第一列:符号引发的性能事件的比例,指占用的cpu周期比例。
第二列:符号所在的DSO(Dynamic Shared Object),可以是应用程序、内核、动态链接库、模块。
第三列:DSO的类型。[.]表示此符号属于用户态的ELF文件,包括可执行文件与动态链接库;[k]表述此符号属于内核或模块。
第四列:符号名。有些符号不能解析为函数名,只能用地址表示
Usage: perf top [<options>]
-a, --all-cpus system-wide collection from all CPUs
-b, --branch-any sample any taken branches
-c, --count <n> event period to sample
-C, --cpu <cpu> list of cpus to monitor
-d, --delay <n> number of seconds to delay between refreshes
-D, --dump-symtab dump the symbol table used for profiling
-E, --entries <n> display this many functions
-e, --event <event> event selector. use 'perf list' to list available events //指定event
-f, --count-filter <n>
only display functions with more events than this
-F, --freq <freq or 'max'>
profile at this frequency
-g enables call-graph recording and display //得到函数调用关系图
-i, --no-inherit child tasks do not inherit counters
-j, --branch-filter <branch filter mask>
branch stack filter modes
-K, --hide_kernel_symbols
hide kernel symbols
-k, --vmlinux <file> vmlinux pathname
-M, --disassembler-style <disassembler style>
Specify disassembler style (e.g. -M intel for intel syntax)
-m, --mmap-pages <pages>
number of mmap data pages
-n, --show-nr-samples
Show a column with the number of samples
-p, --pid <pid> profile events on existing process id
-r, --realtime <n> collect data with this RT SCHED_FIFO priority
-s, --sort <key[,key2...]>
sort by key(s): pid, comm, dso, symbol, parent, cpu, srcline, ... Please refer the man page for the complete list.
-t, --tid <tid> profile events on existing thread id
-U, --hide_user_symbols
hide user symbols
-u, --uid <user> user to profile
-v, --verbose be more verbose (show counter open errors, etc)
-w, --column-widths <width[,width...]>
don't try to adjust column width, use these fixed values
-z, --zero zero history across updates
--asm-raw Display raw encoding of assembly instructions (default)
--call-graph <record_mode[,record_size],print_type,threshold[,print_limit],order,sort_key[,branch]>
setup and enables call-graph (stack chain/backtrace):
record_mode: call graph recording mode (fp|dwarf|lbr)
record_size: if record_mode is 'dwarf', max size of stack recording (<bytes>)
default: 8192 (bytes)
print_type: call graph printing style (graph|flat|fractal|folded|none)
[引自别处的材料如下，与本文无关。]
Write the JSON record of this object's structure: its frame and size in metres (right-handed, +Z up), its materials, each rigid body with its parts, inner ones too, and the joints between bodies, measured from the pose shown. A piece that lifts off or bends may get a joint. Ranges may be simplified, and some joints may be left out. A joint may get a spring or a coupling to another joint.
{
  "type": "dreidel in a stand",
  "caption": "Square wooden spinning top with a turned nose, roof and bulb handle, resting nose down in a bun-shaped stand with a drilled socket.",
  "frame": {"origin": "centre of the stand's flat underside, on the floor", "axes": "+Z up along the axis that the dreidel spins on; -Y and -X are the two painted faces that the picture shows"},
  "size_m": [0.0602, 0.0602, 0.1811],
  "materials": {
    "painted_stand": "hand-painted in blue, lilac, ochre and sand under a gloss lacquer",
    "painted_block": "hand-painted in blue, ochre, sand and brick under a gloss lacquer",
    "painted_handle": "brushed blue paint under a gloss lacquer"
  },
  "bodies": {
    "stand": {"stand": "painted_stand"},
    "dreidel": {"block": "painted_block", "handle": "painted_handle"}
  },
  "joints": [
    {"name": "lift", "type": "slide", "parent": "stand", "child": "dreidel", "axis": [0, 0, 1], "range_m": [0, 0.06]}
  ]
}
threshold: minimum call graph inclusion threshold (<percent>)
print_limit: maximum number of call graph entry (<number>)
order: call graph order (caller|callee)
sort_key: call graph sort key (function|address)
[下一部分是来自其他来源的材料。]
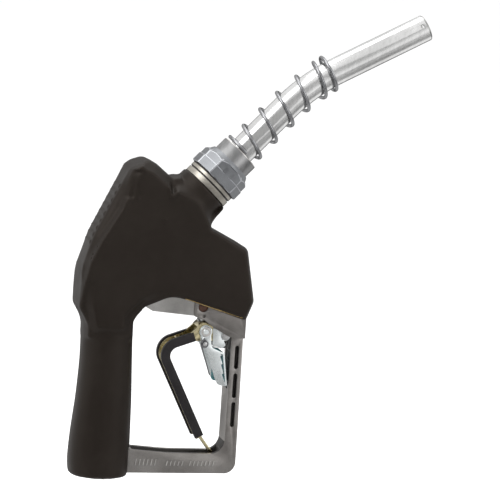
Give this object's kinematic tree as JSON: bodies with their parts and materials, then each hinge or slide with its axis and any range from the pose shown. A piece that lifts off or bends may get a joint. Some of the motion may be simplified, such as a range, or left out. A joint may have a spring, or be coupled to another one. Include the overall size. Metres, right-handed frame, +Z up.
{
  "type": "fuel nozzle",
  "caption": "Hand-held fuel dispensing nozzle with a rubbery grip jacket, hand lever with a hold-open clip, cast lever guard and a bent spout with an anchor spring.",
  "frame": {"origin": "centre of the hose inlet's end face, at the foot of the handle", "axes": "+Z up along the handle, +X from the handle towards the lever, the guard and the spout; Y = 0 is the plane of the lever and the spout"},
  "size_m": [0.2654, 0.052, 0.3615],
  "materials": {
    "cast_aluminium": "as cast, satin",
    "polished_aluminium": "polished",
    "anodised_aluminium": "matte anodised",
    "vinyl": "satin, dipped soft vinyl",
    "zinc_steel": "bright zinc plated",
    "yellow_zinc_steel": "yellow zinc plated",
    "stainless": "turned",
    "spring_steel": "bright drawn wire",
    "brass": "turned",
    "seal_rubber": "matte",
    "acetal": "moulded"
  },
  "bodies": {
    "nozzle": {"valve_body": "cast_aluminium", "lever_guard": "cast_aluminium", "latch_strip": "acetal", "guard_pin": "zinc_steel", "guard_screw": "zinc_steel", "side_plug": "brass", "jacket": "vinyl", "valve_seat": "brass", "packing_nut": "brass", "packing_rings": "seal_rubber", "main_spring": "spring_steel", "poppet_cap": "cast_aluminium", "latch_sleeve": "stainless", "plunger_spring": "spring_steel", "diaphragm": "seal_rubber", "diaphragm_cap": "cast_aluminium", "diaphragm_spring": "spring_steel", "cap_screws": "zinc_steel", "inlet_strainer": "stainless", "spout_nut": "anodised_aluminium", "spout_bushing": "polished_aluminium", "bushing_seal": "seal_rubber", "check_seat": "brass", "check_guide": "acetal", "check_spring": "spring_steel", "spout_tube": "polished_aluminium", "vent_tube": "polished_aluminium", "anchor_spring": "spring_steel"},
    "plunger": {"trip_plunger": "stainless", "fulcrum_pin": "zinc_steel", "latch_balls": "stainless"},
    "lever": {"lever": "yellow_zinc_steel", "lever_cover": "vinyl", "fulcrum_bracket": "zinc_steel", "lever_rivet": "zinc_steel"},
    "clip": {"hold_open_clip": "zinc_steel", "clip_spring": "spring_steel", "spring_stud": "zinc_steel"},
    "valve_stem": {"valve_stem": "stainless", "poppet_seal": "seal_rubber", "poppet": "brass", "poppet_nut": "zinc_steel"},
    "check_valve": {"check_poppet": "acetal", "check_seal": "seal_rubber"},
    "latch": {"latch_pin": "stainless", "diaphragm_plate": "zinc_steel"}
  },
  "joints": [
    {"name": "plunger_slide", "type": "slide", "parent": "nozzle", "child": "plunger", "axis": [0, 0, -1], "range_m": [0, 0.007], "stiffness_N_per_m": 900, "springref_m": -0.006, "deforming": ["plunger_spring"]},
    {"name": "lever_hinge", "type": "hinge", "parent": "plunger", "child": "lever", "pos_m": [0.091, 0, 0.1105], "axis": [0, 1, 0], "range_deg": [0, 30], "stiffness_Nm_per_rad": 0.5, "springref_deg": -28.65},
    {"name": "clip_hinge", "type": "hinge", "parent": "lever", "child": "clip", "pos_m": [0.0754, 0, 0.1138], "axis": [0, 1, 0], "range_deg": [-1.5, 20], "stiffness_Nm_per_rad": 0.04, "springref_deg": -28.65},
    {"name": "stem_slide", "type": "slide", "parent": "nozzle", "child": "valve_stem", "axis": [-0.4226, 0, 0.9063], "range_m": [0, 0.0056], "deforming": ["main_spring"]},
    {"name": "check_slide", "type": "slide", "parent": "nozzle", "child": "check_valve", "axis": [0.682, 0, 0.7314], "range_m": [0, 0.004], "stiffness_N_per_m": 150, "springref_m": -0.004, "deforming": ["check_spring"]},
    {"name": "latch_slide", "type": "slide", "parent": "nozzle", "child": "latch", "axis": [0, 0, 1], "range_m": [0, 0.002], "stiffness_N_per_m": 300, "springref_m": -0.003, "deforming": ["diaphragm_spring"]}
  ],
  "couplings": [
    {"joint": "stem_slide", "follows": "lever_hinge", "m_per_rad": 0.010695}
  ]
}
branch: include last branch info to call graph (branch)
value: call graph value (percent|period|count)
Default: fp,graph,0.5,caller,function
--children Accumulate callchains of children and show total overhead as well
--comms <comm[,comm...]>
only consider symbols in these comms
--demangle-kernel
Enable kernel symbol demangling
--dsos <dso[,dso...]>
only consider symbols in these dsos
--fields <key[,keys...]>
output field(s): overhead, period, sample plus all of sort keys
--force don't complain, do it
--group put the counters into a counter group
--hierarchy Show entries in a hierarchy
--ignore-callees <regex>
ignore callees of these functions in call graphs
--ignore-vmlinux don't load vmlinux even if found
--kallsyms <file>
kallsyms pathname
--max-stack <n> Set the maximum stack depth when parsing the callchain. Default: kernel.perf_event_max_stack or 127
--namespaces Record namespaces events
--no-bpf-event do not record bpf events
--num-thread-synthesize <n>
number of thread to run event synthesize
--objdump <path> objdump binary to use for disassembly and annotations
--overwrite Use a backward ring buffer, default: no
--percent-limit <percent>
Don't show entries under that percent
--percentage <relative|absolute>
How to display percentage of filtered entries
--proc-map-timeout <n>
per thread proc mmap processing timeout in ms
--raw-trace Show raw trace event output (do not use print fmt or plugins)
--show-total-period
Show a column with the sum of periods
--source Interleave source code with assembly code (default)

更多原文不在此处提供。